His last article was on the recent Babari Masjid judgment was seminal. He lambasted the Archilogical survey of India (ASI) that provided the clinching evidence for the ‘learned’ judgment. Read through the link- “ASI: Hindutva's handmaiden.” http://www.outlookindia.com/article.aspx?267374

Dr. Khalidi was a pioneer in the field of research on Indian Muslims and contemporary Indian politics. He left behind him a monumental legacy that had a significant impact on the political landscape of India and a multitude of people were motivated and inspired by his work.

He authored the much acclaimed book “Khaki and Ethnic Violence in India: Armed Forces, Police and Paramilitary During Communal Riots”. The book is in its second edition, revised and enlarged edition came out in December 2009.

As an independent scholar his research interests were in the sociology of politics, upward and downward economic mobility of ethnic groups, nationalism and diaspora and Islamic architecture.


His other works include 'Indian Muslims since Independence', 1996, and edited 'Hyderabad: After the Fall', 1988, a collection of academic papers.

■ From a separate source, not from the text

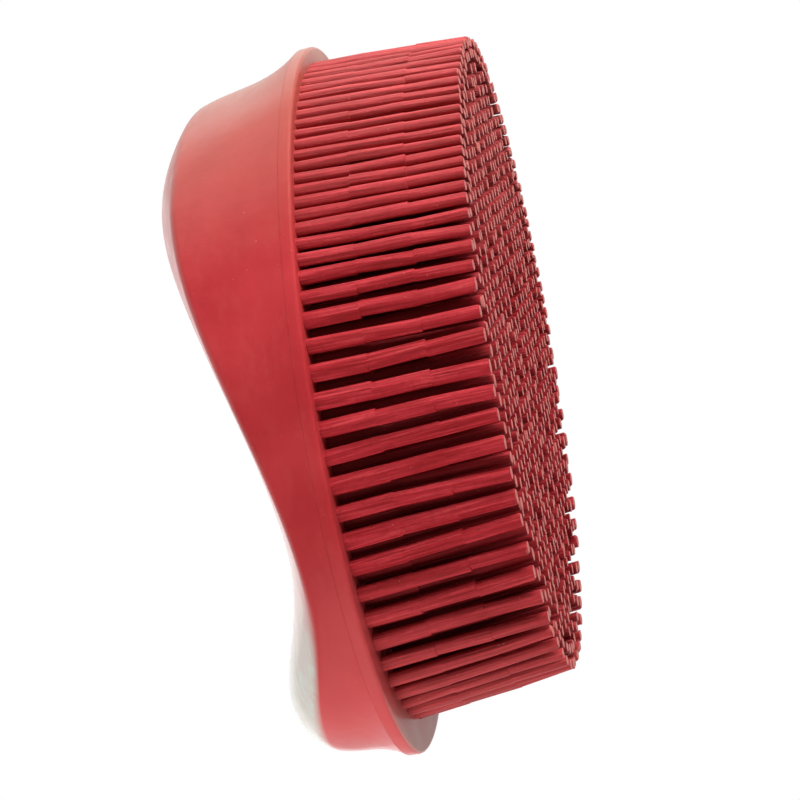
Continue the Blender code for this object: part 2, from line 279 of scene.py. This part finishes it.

He is the author of several articles on Islamic architecture like “Approaches to Mosque Design in North America” and “Import, Adapt, Innovate: Mosque Design in the United States.”

Even though he was based in the US he had the pulse of Indian Muslims in his hand. He could fearlessly speak about the discrimination of Indian Muslims and he supported this with hard facts, be it the head count of Muslims in Indian Defence forces or in the news rooms.

Passing away of Dr Omer Dr. Khalidi is a great loss to Indian Muslim. He lived every moment in India.Perhaps the best way to carry forward his legacies would be to create a chair in his name in any of the Indian university to carry out research on the social issues of Indian Muslims. It may be a humble way to pay tribute to late Dr. Khalidi.